Reproduce verbatim the lines up to and including the one with "return [(Vector(tip) +", starting from the first.

# Start of Records for this exercise

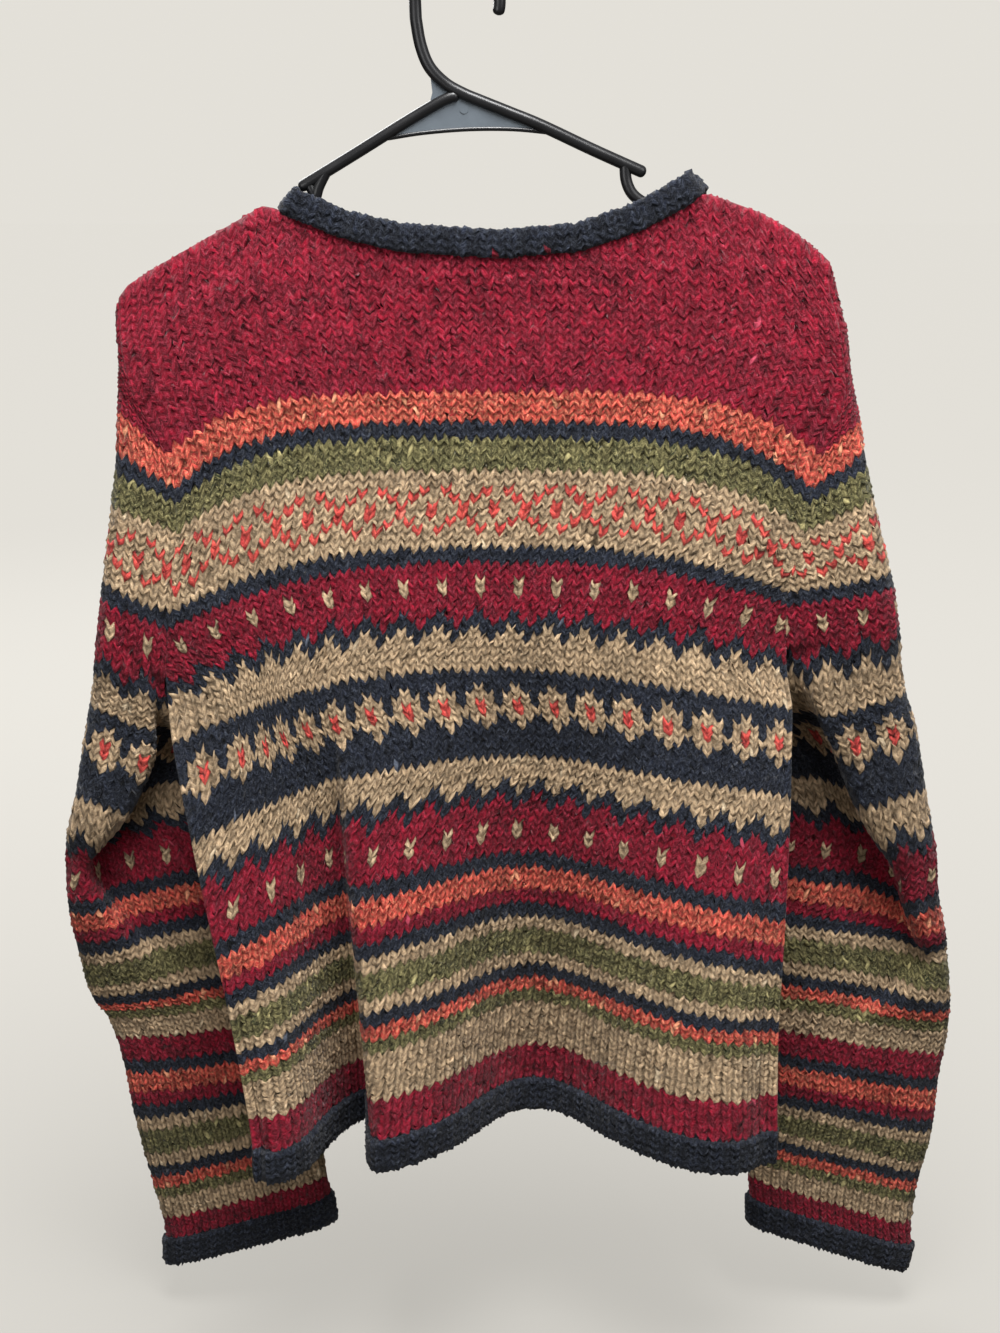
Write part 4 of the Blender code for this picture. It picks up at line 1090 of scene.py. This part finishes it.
WEB = ((-39, -94), (-20, -82), (2, -70), (26, -79.5), (53, -91.5), (32, -90), (6, -90), (-20, -92))
SMALL_WEB = ((-16, -57), (-5, -66), (1, -70), (-8, -75), (-17, -79), (-14.5, -70))


def only(piece):
    """The one piece that is selected and worked on."""
    bpy.ops.object.select_all(action="DESELECT")
    piece.select_set(True)
    bpy.context.view_layer.objects.active = piece


def catmull(points, samples):
    """A smooth path through points."""
    path = []
    for i in range(len(points) - 1):
        before, low = points[max(i - 1, 0)], points[i]
        high, after = points[i + 1], points[min(i + 2, len(points) - 1)]
        for step in range(samples):
            t = step / samples
            path.append(tuple(
                0.5 * (2 * b + (c - a) * t + (2 * a - 5 * b + 4 * c - d) * t * t
                       + (3 * b - a - 3 * c + d) * t ** 3)
                for a, b, c, d in zip(before, low, high, after)))
    path.append(tuple(points[-1]))
    return path


def rod(name, path, radius):
    """A round plastic rod along a flat path, with rounded ends."""

    def rounded_end(tip, before):
        way = (Vector(tip) - Vector(before)).normalized()
        turns = [math.radians(angle) for angle in ROD_END_ANGLES]
        return [(Vector(tip) + way * radius * math.sin(turn) * ROD_END, math.cos(turn)) for turn in turns]

    ring = rounded_end(path[0], path[1]) + [(Vector(point), 1.0) for point in path]
    ring += rounded_end(path[-1], path[-2])[::-1]
    bpy.ops.object.select_all(action="DESELECT")
    bpy.ops.curve.primitive_nurbs_path_add()
    line = bpy.context.object
    line.name = name
    line.location = (0.0, 0.0, 0.0)
    curve = line.data
    curve.splines.clear()
    spline_points = curve.splines.new("POLY").points
    spline_points.add(len(ring) - 1)
    for point, (place, thick) in zip(spline_points, ring):
        point.co = (place.x * MM, 0.0, place.y * MM, 1.0)
        point.radius = thick
    curve.bevel_depth = radius * MM
    curve.bevel_resolution = ROD_SIDES
    curve.use_fill_caps = True
    only(line)
    bpy.ops.object.convert(target="MESH")
    made = bpy.context.object
    bpy.ops.object.mode_set(mode="EDIT")
    bpy.ops.mesh.select_all(action="SELECT")
    bpy.ops.mesh.remove_doubles(threshold=ROD_WELD)
    bpy.ops.mesh.normals_make_consistent(inside=False)
    bpy.ops.object.mode_set(mode="OBJECT")
    return made


def plate(name, corners, thick):
    """A flat web between the rods, its edges softened."""
    bpy.ops.object.select_all(action="DESELECT")
    bpy.ops.mesh.primitive_circle_add(vertices=len(corners), fill_type="NGON", radius=MM)
    made = bpy.context.object
    made.name = name
    for vertex, (x, height) in zip(made.data.vertices, corners):
        vertex.co = (x * MM, -thick / 2 * MM, height * MM)
    bpy.ops.object.mode_set(mode="EDIT")
    bpy.ops.mesh.select_all(action="SELECT")
    bpy.ops.mesh.extrude_region_move(TRANSFORM_OT_translate={"value": (0.0, thick * MM, 0.0)})
    bpy.ops.mesh.select_all(action="SELECT")
    bpy.ops.mesh.normals_make_consistent(inside=False)
    bpy.ops.object.mode_set(mode="OBJECT")
    return made


def hanger():
    """The hanger: hook running into the right arm, the left arm under it, shoulder rails, links and rim."""
    centre = HOOK_ROD - HOOK_RADIUS
    arc = []
    for step in range(HOOK_STEPS):
        angle = math.radians(blend(HOOK_START, 180.0, step / HOOK_STEPS))
        arc.append((HOOK_RADIUS * math.cos(angle), centre + HOOK_RADIUS * math.sin(angle)))
    return joined([
        rod("hanger_body", arc + catmull(HOOK_AND_ARM, HOOK_BENDS), HOOK_ROD),
        rod("left_arm", catmull(LEFT_ARM, ROD_BENDS), ROD_RADIUS),
        rod("rail_left", catmull(RAIL_LEFT, ROD_BENDS), RAIL_RADIUS),
        rod("rail_right", catmull(RAIL_RIGHT, ROD_BENDS), RAIL_RADIUS),
        rod("link_left", catmull(LINK_LEFT, ROD_BENDS), LINK_RADIUS),
        rod("web_rim", catmull(WEB_RIM, ROD_BENDS), WEB_RIM_RADIUS)])


def joined(parts):
    """Several parts made one piece, at the origin."""
    bpy.ops.object.select_all(action="DESELECT")
    for piece in parts:
        piece.select_set(True)
    bpy.context.view_layer.objects.active = parts[0]
    bpy.ops.object.join()
    made = bpy.context.object
    only(made)
    bpy.ops.object.transform_apply(location=True, rotation=True, scale=True)
    bpy.ops.object.shade_smooth_by_angle(angle=SMOOTH_ANGLE)
    return made


def hanger_web():
    """The two thin webs between the hook and the arms, with the gate mark of the moulding."""
    turns = np.linspace(0.0, 2.0 * math.pi, GATE_SIDES + 1)[:-1]
    rim = [(GATE_X + GATE_RADIUS * math.cos(turn), GATE_HEIGHT + GATE_RADIUS * math.sin(turn))
           for turn in turns]
    gate = plate("web_gate", rim, GATE_THICK)
    return joined([plate("hanger_web", WEB, WEB_THICK), plate("small_web", SMALL_WEB, WEB_THICK), gate])


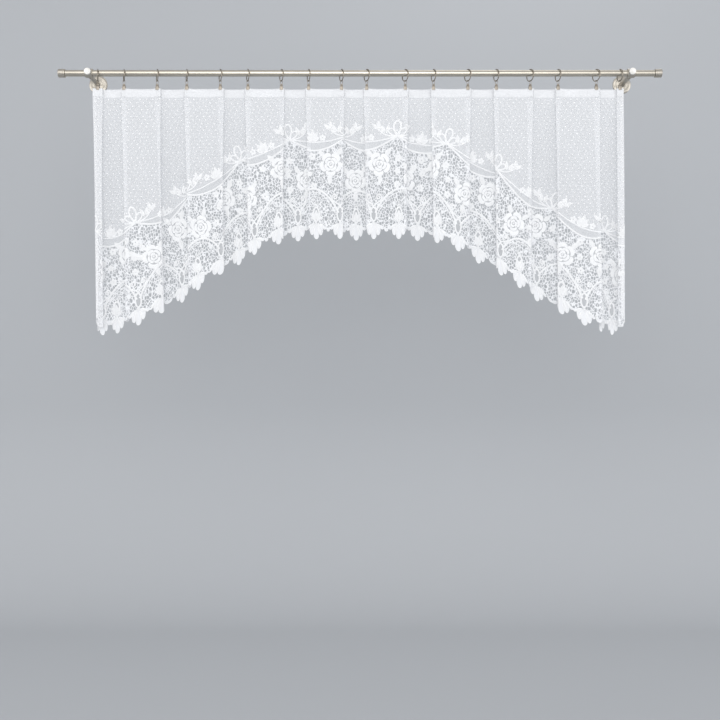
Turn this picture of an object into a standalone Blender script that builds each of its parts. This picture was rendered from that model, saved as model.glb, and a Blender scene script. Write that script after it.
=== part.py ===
"""Net curtain on its rod: a lace valance in box pleats, clipped to the rings of a metal rod.

Metres, +Z up. X runs along the rod, to the right as seen from the room, and +Y points into
the wall. The origin lies on the wall, midway between the two wall plates, at the height of
the rod's axis.

The net is drawn flat, in the plane of its cut: u along its width, and v down from its top
edge. Its arched hem and the largest gaps of the lace are cut there. Then it is creased along
the folds and hung by one function, which places any point of the flat cut on the pleats.
"""

import bisect
import math
from collections import namedtuple

import bmesh
import bpy
from mathutils import Matrix, Vector

# Two pieces that touch are drawn this far apart
SEAT_GAP = 0.0003

# Rod and what carries it
ROD_RADIUS = 0.0095
ROD_HALF_LENGTH = 0.8777
ROD_Y = -0.100
ROD_SEGMENTS = 32
CAP_RADIUS = 0.0125
CAP_LENGTH = 0.020
CAP_CHAMFER = 0.0009
CAP_GROOVE_AT = 0.0044
CAP_GROOVE_DEPTH = 0.0007
CAP_SEGMENTS = 20
BRACKET_X = 0.8065
BRACKET_SEGMENTS = 24
ARM_DROP = 0.006
ARM_RADIUS = 0.0068
ARM_SEGMENTS = 12
ARM_SEAT = 0.002
COLLAR_RADIUS = 0.0132
COLLAR_LENGTH = 0.022
PLATE_RADIUS = 0.028
PLATE_RIM = 0.004
PLATE_DOME = 0.010
SCREW_HEAD_RADIUS = 0.010
SCREW_HEAD_LENGTH = 0.007
SCREW_HEAD_ROUND = 0.0022
SCREW_NECK_RADIUS = 0.004
SCREW_NECK_LENGTH = 0.0035
SCREW_SEGMENTS = 16
SHARP_ANGLE = math.radians(40)

# Rings and clips: a ring hangs on the rod's top, and its sides are flat between its corners
RING_RADIUS = 0.0172
RING_WIRE = 0.0014
RING_SEGMENTS = 16
WIRE_SEGMENTS = 5
RING_FLAT = RING_RADIUS * math.cos(math.pi / RING_SEGMENTS)
RING_DROP = RING_FLAT - RING_WIRE - ROD_RADIUS - SEAT_GAP
EYE_HALF_WIDTH = 0.0034
EYE_HALF_FOOT = 0.0020
EYE_ARCH_STEPS = 4
EYE_WIRE = 0.00075
EYE_BOTTOM = -0.0338
CLIP_TOP = -0.0330
CLIP_SHOULDER = -0.0425
CLIP_BOTTOM = -0.0502
CLIP_PLATE = 0.0012
CLIP_HALF_WIDTH = 0.0050
CLIP_NECK_HALF_WIDTH = 0.0028
CLIP_NECK_DEPTH = 0.0022

# The net and its tape: the net's top edge is level, but for its dips between clips
NET_THICKNESS = 0.0010
TAPE_THICKNESS = 0.0010
TAPE_TOP = 0.0015
TAPE_BOTTOM = 0.0240
NET_TOP = -0.0450
SAG = 0.0026

# The pleats: three layers, a little apart, that open below the tape
TAPED_TURN = 0.0040
PLAIN_TURN = 0.0016
TAPED_TURN_OPEN = 0.0055
PLAIN_TURN_OPEN = 0.0045
HEM_OVERLAP = 0.0065
EDGE_OVERLAP = 0.0200
BULGE_AT = (0.28, 0.72)

# The hem's arch, measured down from the top edge to the tips of the scallops
ARCH_DROP = 0.448
ARCH_RISE = 0.285
ARCH_INNER = 0.150
ARCH_OUTER = 0.790
SIDE_DROP = ARCH_DROP + ARCH_RISE

# Scallops and gaps of the lace
SCALLOP_HALF = 0.033
SCALLOP_HEIGHT = 0.042
FILLER_LEAST = 0.012
ROSE_PITCH = 0.116
ROSE_LOW = 0.178
ROSE_HIGH = 0.222
GAP_LENGTH = 0.0080
GAP_WIDTH = 0.0056
GAP_CORNERS = 6
GAP_SPACING = 0.0105
FOLD_MARGIN = 0.0050
FLAT_LIMIT = math.radians(0.5)
WELD = 0.0004
SAME_POINT = 1e-6

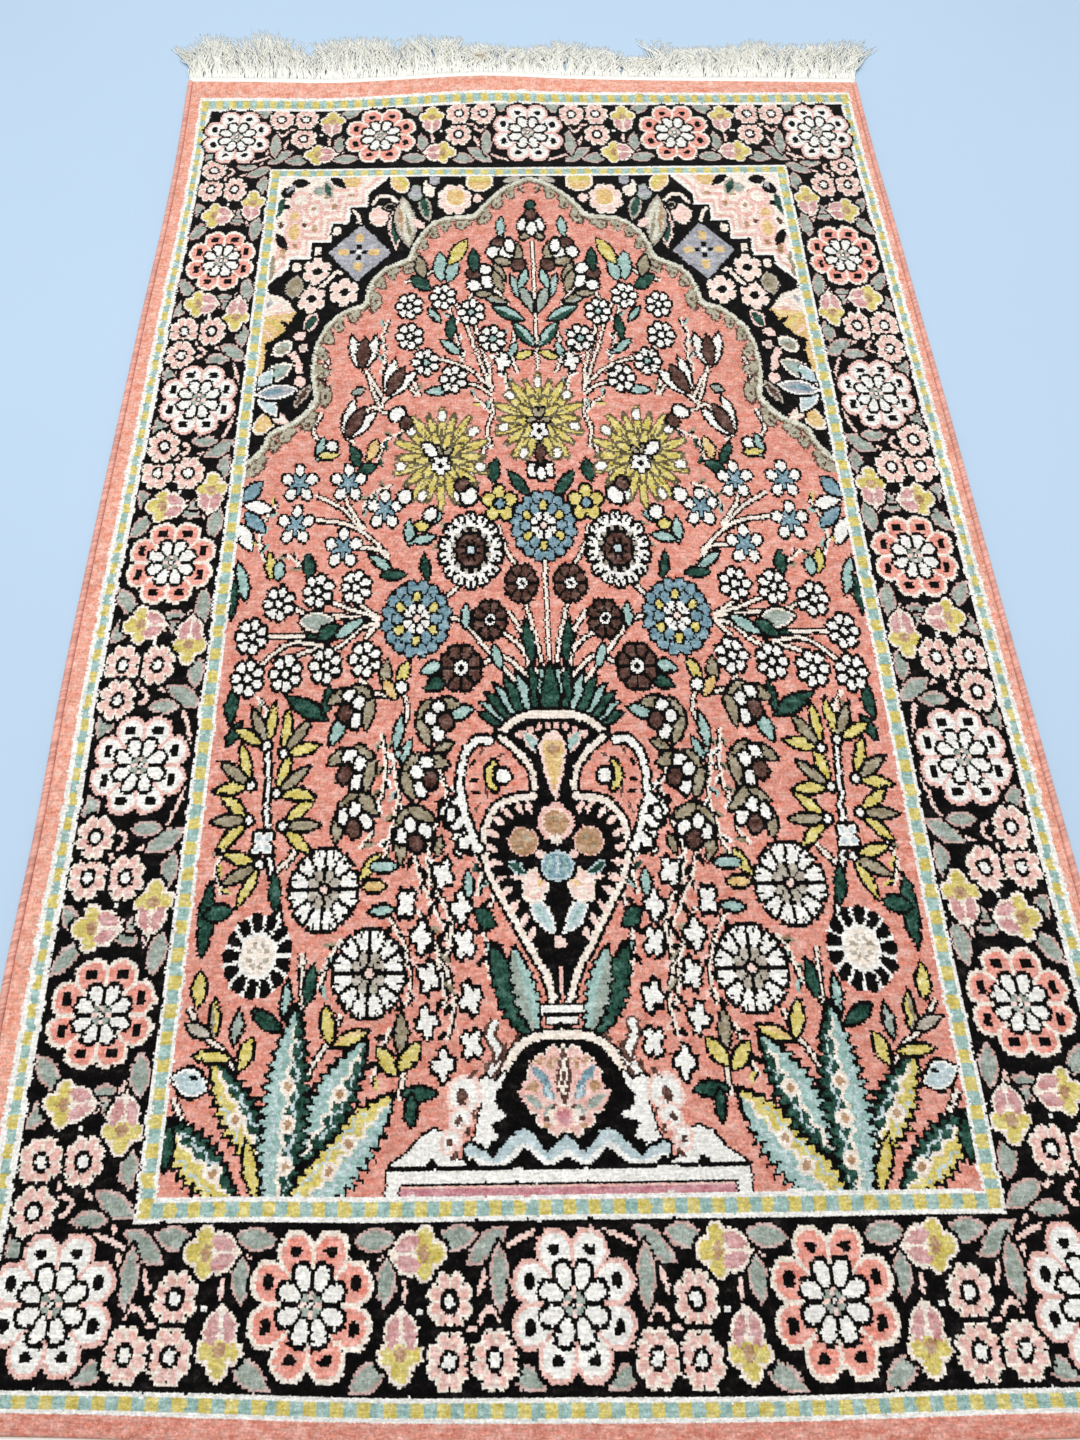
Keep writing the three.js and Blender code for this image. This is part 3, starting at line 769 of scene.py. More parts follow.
# Foot of the vase: a black dome with a palmette, scrolls, waves and a rectangular base
fill([(0, 68), (16, 67), (26, 60), (33, 48), (38, 34), (40, 24), (48, 16), (48, 11), (0, 11)], "black")
line([(0, 67), (14, 66), (23, 61.5), (29, 54), (32, 46)], 1.9, "cream")
ring(0, 43, 15, 0, 14.0, 5.6, 3.0, "rose", 2.2, edge="cream", apart=0.4, thick=0.8)
ring(0, 43, 7, 5, 15.5, 3.4, 2.2, "tan", 2.2, edge=None)
draw("""
    shape x y long wide turn colour edge
    oval 0 43 13 13.5 90 blush -; leaf 10.5 46 9.5 3.2 124 blue rose; leaf 8 42 5 1.2 122 ice -
    oval 6 55 3.4 2.4 60 tan rose; oval 16 44 3.4 2.6 20 tan rose; leaf 15.5 38 7 2.0 150 sage rose
    leaf 4.6 49 9 1.6 96 rose -; leaf 0 49 9 2.0 90 cream brown; leaf 0 48 5 0.9 90 brown -
    oval 8 34 3.6 2.2 30 sage rose; oval 0 32 10 4.6 0 cream -; oval 0 31.5 3.6 3.2 0 mauve rose
    oval 9.5 31 1.6 1.2 0 brown -; oval 5 36 1.4 1.1 0 brown -
""")
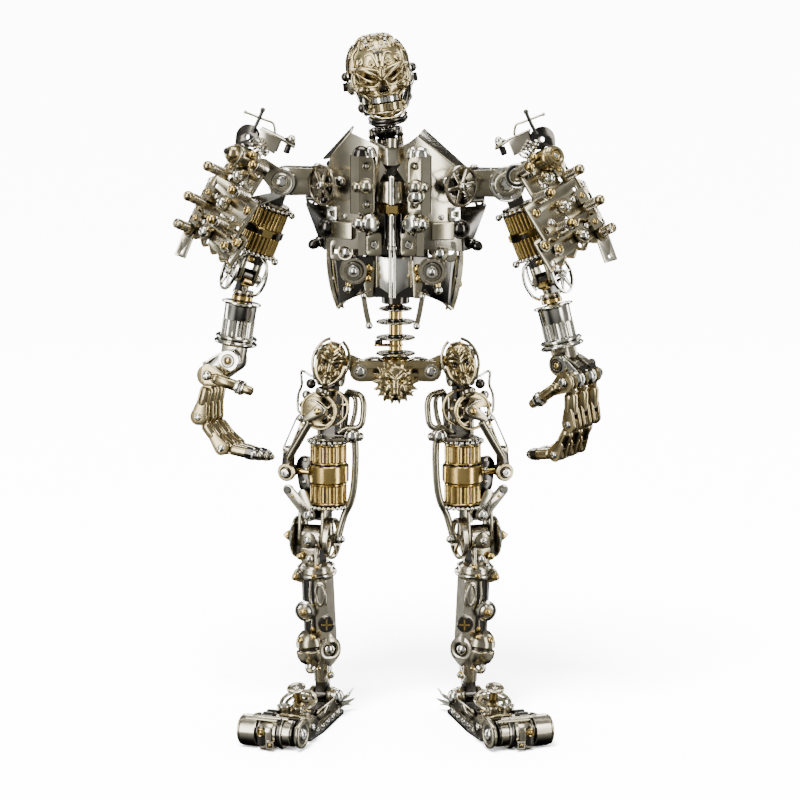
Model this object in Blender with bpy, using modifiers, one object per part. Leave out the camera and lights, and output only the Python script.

# End of Records for this exercise

The response —
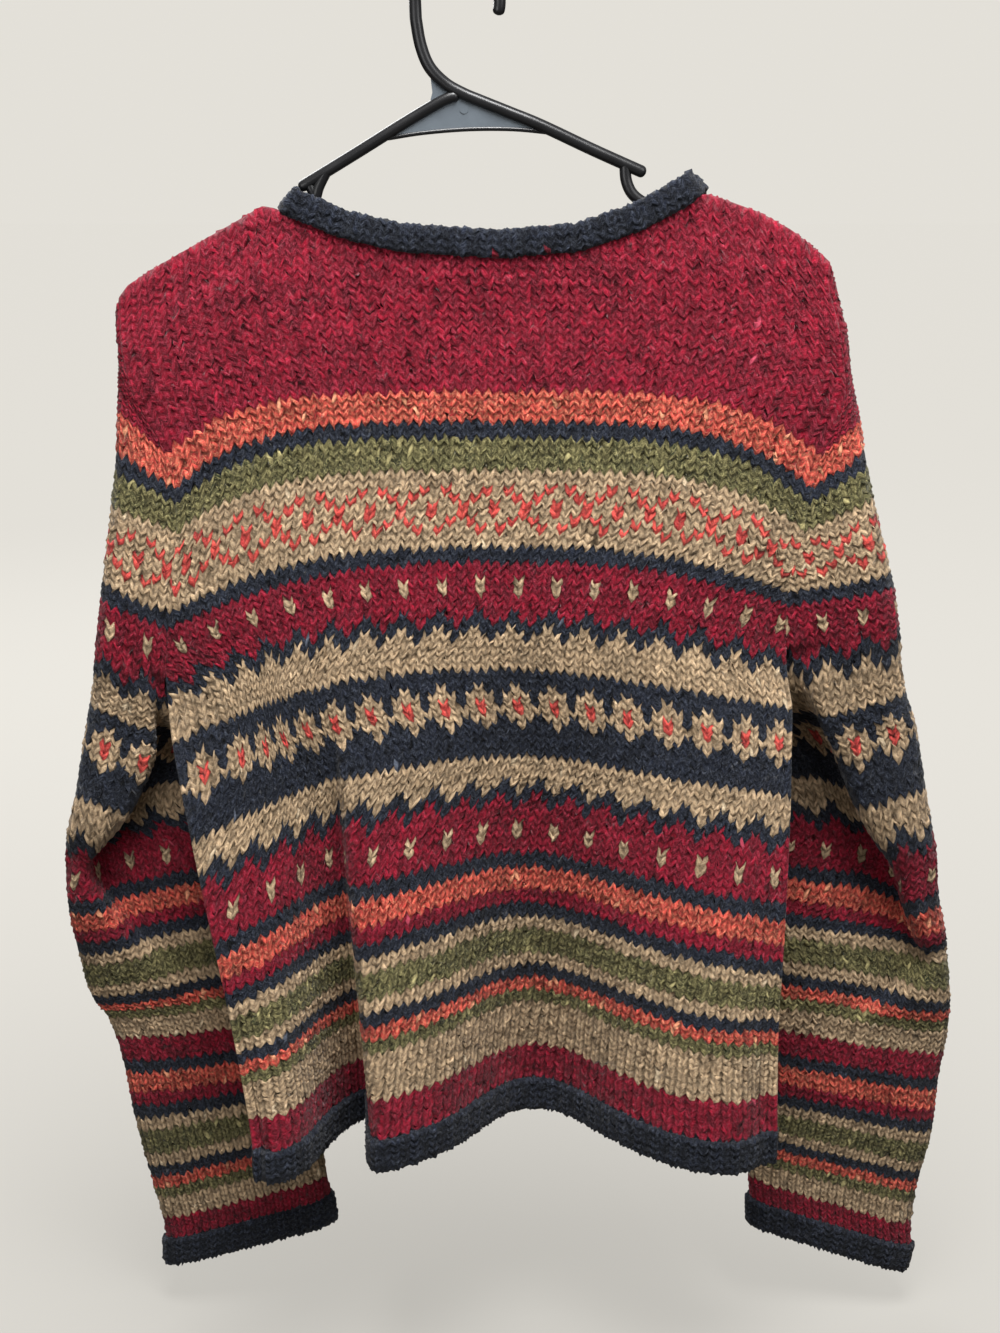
Write part 4 of the Blender code for this picture. It picks up at line 1090 of scene.py. This part finishes it.
WEB = ((-39, -94), (-20, -82), (2, -70), (26, -79.5), (53, -91.5), (32, -90), (6, -90), (-20, -92))
SMALL_WEB = ((-16, -57), (-5, -66), (1, -70), (-8, -75), (-17, -79), (-14.5, -70))


def only(piece):
    """The one piece that is selected and worked on."""
    bpy.ops.object.select_all(action="DESELECT")
    piece.select_set(True)
    bpy.context.view_layer.objects.active = piece


def catmull(points, samples):
    """A smooth path through points."""
    path = []
    for i in range(len(points) - 1):
        before, low = points[max(i - 1, 0)], points[i]
        high, after = points[i + 1], points[min(i + 2, len(points) - 1)]
        for step in range(samples):
            t = step / samples
            path.append(tuple(
                0.5 * (2 * b + (c - a) * t + (2 * a - 5 * b + 4 * c - d) * t * t
                       + (3 * b - a - 3 * c + d) * t ** 3)
                for a, b, c, d in zip(before, low, high, after)))
    path.append(tuple(points[-1]))
    return path


def rod(name, path, radius):
    """A round plastic rod along a flat path, with rounded ends."""

    def rounded_end(tip, before):
        way = (Vector(tip) - Vector(before)).normalized()
        turns = [math.radians(angle) for angle in ROD_END_ANGLES]
        return [(Vector(tip) + way * radius * math.sin(turn) * ROD_END, math.cos(turn)) for turn in turns]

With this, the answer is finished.